# Required task
Print out each entry below exactly, please.

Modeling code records
◆ ◆ ◆

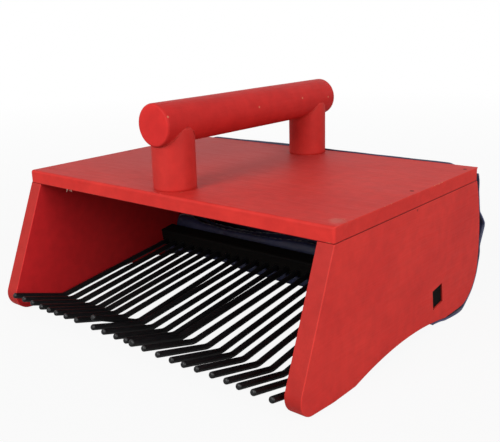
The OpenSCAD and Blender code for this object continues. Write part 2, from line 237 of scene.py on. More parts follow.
def drawn_out(tree, vector, width, length, detail):
    """Noise that is as wide as width and drawn out along X."""
    across = math_of(tree, "DIVIDE", 1.0, width)
    along = math_of(tree, "DIVIDE", 1.0, length)
    scale = add(tree, "ShaderNodeCombineXYZ", {0: along, 1: across, 2: across}).outputs[0]
    stretched = vector_of(tree, "MULTIPLY", vector, scale).outputs[0]
    return add(tree, "ShaderNodeTexNoise", {"Vector": stretched, "Scale": 1.0, "Detail": detail,
                                            "Roughness": 0.6}).outputs[0]


slow = add(grain_group, "ShaderNodeTexNoise", {"Vector": given["Vector"], "Scale": 14.0, "Detail": 2.0})
waver = add(grain_group, "ShaderNodeVectorMath", {0: slow.outputs["Color"], "Scale": 6 * MM},
            operation="SCALE")
wavy = vector_of(grain_group, "ADD", given["Vector"], waver.outputs[0])
grain_noise = drawn_out(grain_group, wavy.outputs[0], given["Grain width"], 0.09, 4.0)
brush_noise = drawn_out(grain_group, wavy.outputs[0], given["Brush width"], 0.05, 3.0)
clouds = soft_noise(grain_group, given["Vector"], 22.0, 3.0)
grain_group.links.new(grain_noise, result.inputs["Grain"])
grain_group.links.new(brush_noise, result.inputs["Brush"])
grain_group.links.new(clouds, result.inputs["Clouds"])
print("Made the group", grain_group.name)

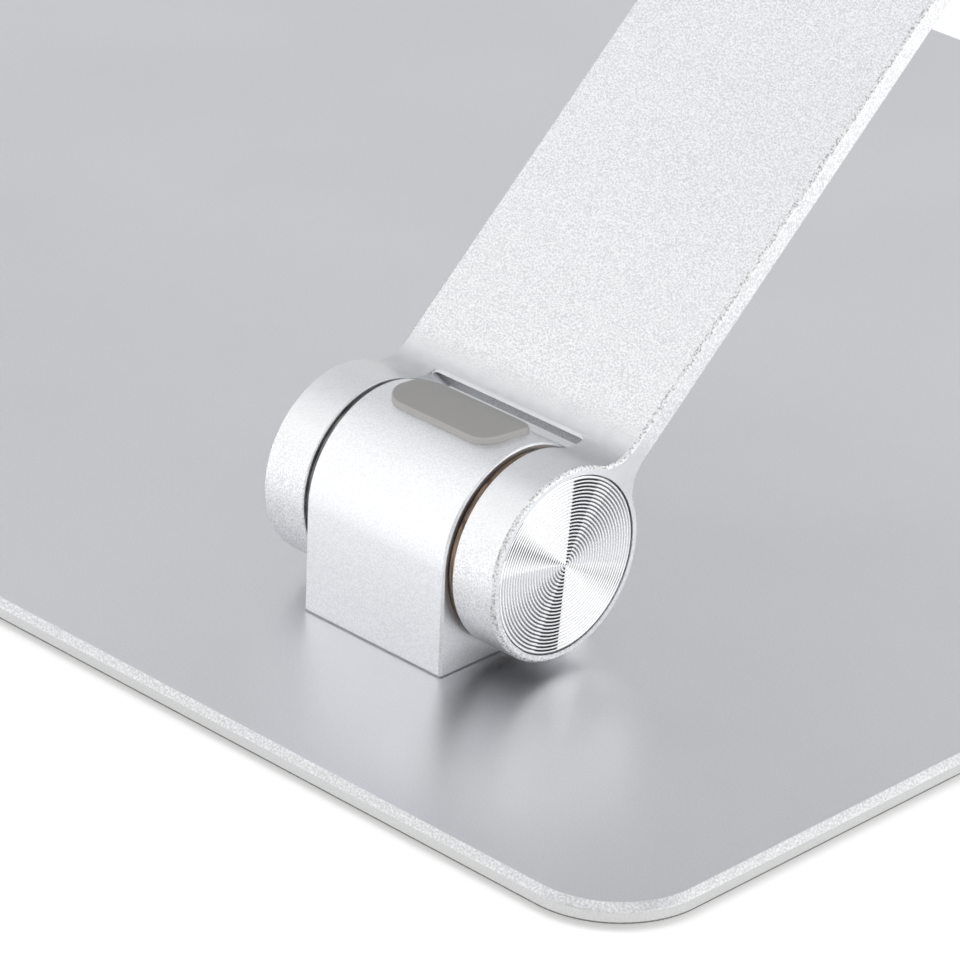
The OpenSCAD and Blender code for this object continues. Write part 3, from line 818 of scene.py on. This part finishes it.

◆ ◆ ◆

# Worked answer
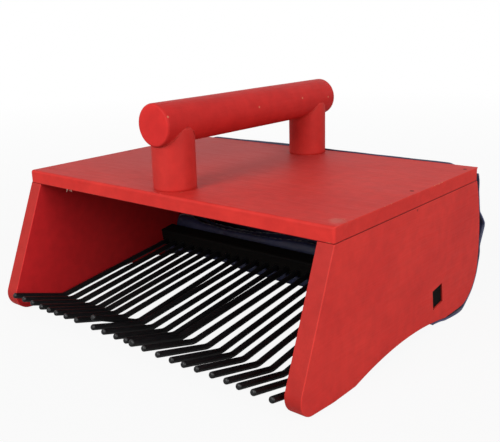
The OpenSCAD and Blender code for this object continues. Write part 2, from line 237 of scene.py on. More parts follow.
def drawn_out(tree, vector, width, length, detail):
    """Noise that is as wide as width and drawn out along X."""
    across = math_of(tree, "DIVIDE", 1.0, width)
    along = math_of(tree, "DIVIDE", 1.0, length)
    scale = add(tree, "ShaderNodeCombineXYZ", {0: along, 1: across, 2: across}).outputs[0]
    stretched = vector_of(tree, "MULTIPLY", vector, scale).outputs[0]
    return add(tree, "ShaderNodeTexNoise", {"Vector": stretched, "Scale": 1.0, "Detail": detail,
                                            "Roughness": 0.6}).outputs[0]


slow = add(grain_group, "ShaderNodeTexNoise", {"Vector": given["Vector"], "Scale": 14.0, "Detail": 2.0})
waver = add(grain_group, "ShaderNodeVectorMath", {0: slow.outputs["Color"], "Scale": 6 * MM},
            operation="SCALE")
wavy = vector_of(grain_group, "ADD", given["Vector"], waver.outputs[0])
grain_noise = drawn_out(grain_group, wavy.outputs[0], given["Grain width"], 0.09, 4.0)
brush_noise = drawn_out(grain_group, wavy.outputs[0], given["Brush width"], 0.05, 3.0)
clouds = soft_noise(grain_group, given["Vector"], 22.0, 3.0)
grain_group.links.new(grain_noise, result.inputs["Grain"])
grain_group.links.new(brush_noise, result.inputs["Brush"])
grain_group.links.new(clouds, result.inputs["Clouds"])
print("Made the group", grain_group.name)

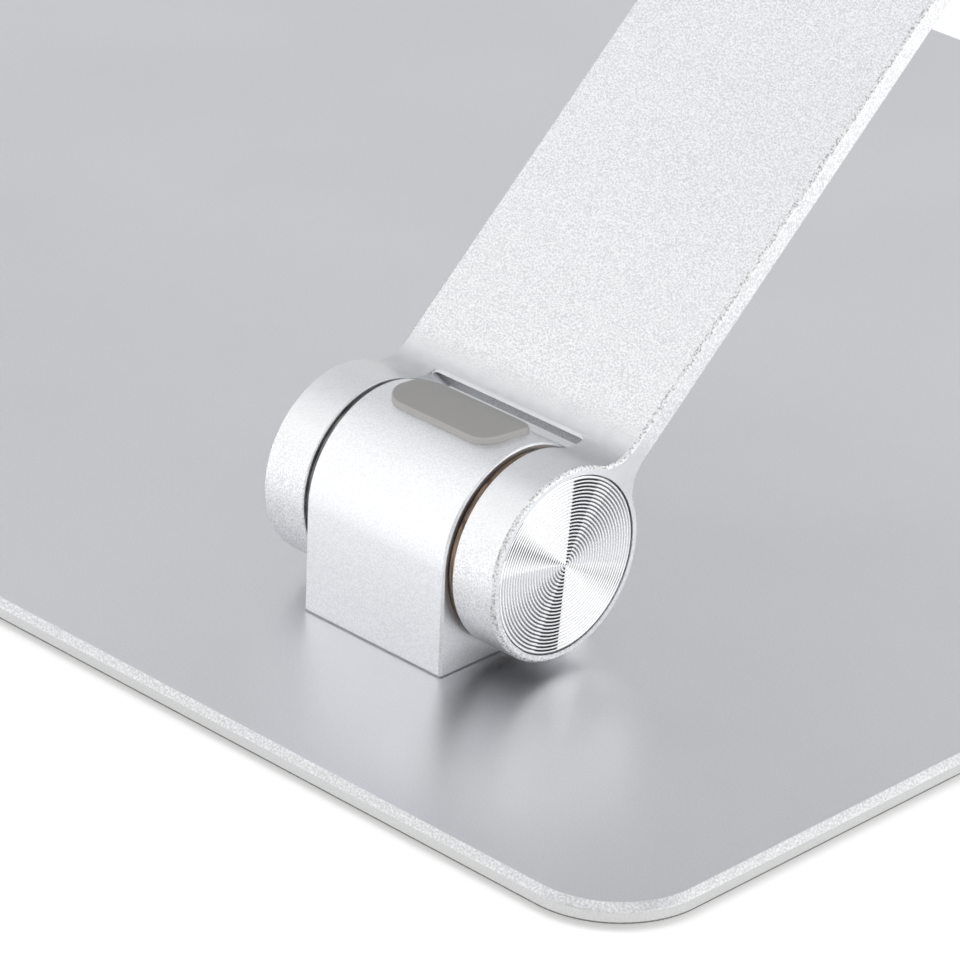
The OpenSCAD and Blender code for this object continues. Write part 3, from line 818 of scene.py on. This part finishes it.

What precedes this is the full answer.